The report showed information from the latest month between October 2022 and February 2023 for which food price inflation data were available.

It showed high inflation in almost all low- and middle-income countries with inflation levels above five per cent in 88.21 per cent of low-income countries.

“Inflation in 93 per cent of lower-middle-income countries, and 89.0 per cent of upper-middle-income countries and many experiencing double-digit inflation.”

In addition, the report said about 85.7per cent of high-income countries were experiencing high food price inflation.

“The countries affected most are in Africa, North America, Latin America, South Asia, Europe, and Central Asia.”

It said according to a recent report from the Food and Agriculture Organisation (FAO), the benchmark index of international food commodity prices declined for the 11th consecutive month in February 2023.

“The FAO Food Price Index averaged 129.8 points in February, a marginal 0.6 per cent decrease from January 2023 and an 18.7 per cent decrease from its peak in March 2022.”

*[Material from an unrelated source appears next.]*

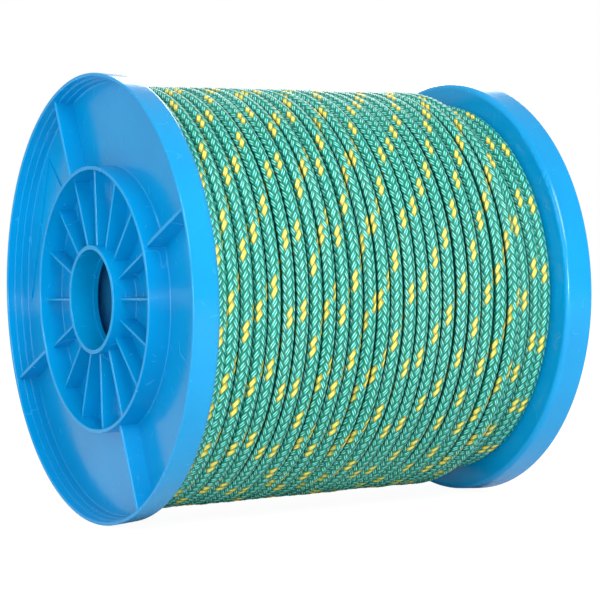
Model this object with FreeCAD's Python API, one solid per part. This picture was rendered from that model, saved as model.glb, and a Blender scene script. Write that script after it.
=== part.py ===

The heads of FAO, International Monetary Fund (IMF), World Bank Group, World Food Programme (WFP), and World Trade Organisation (WTO) released a Third Joint statement on February 8.

The statement was to draw attention on the need to prevent a worsening of the food and nutrition security crisis, while further urgent actions are required to rescue hunger hotspots.

A call was also made to facilitate trade, improve the functioning of markets, and enhance the role of the private sector

It was also a call to reform and repurpose harmful subsidies with careful targeting and efficiency.

The executives also urged countries to balance short-term urgent interventions with longer-term resilience efforts as they respond to the crisis.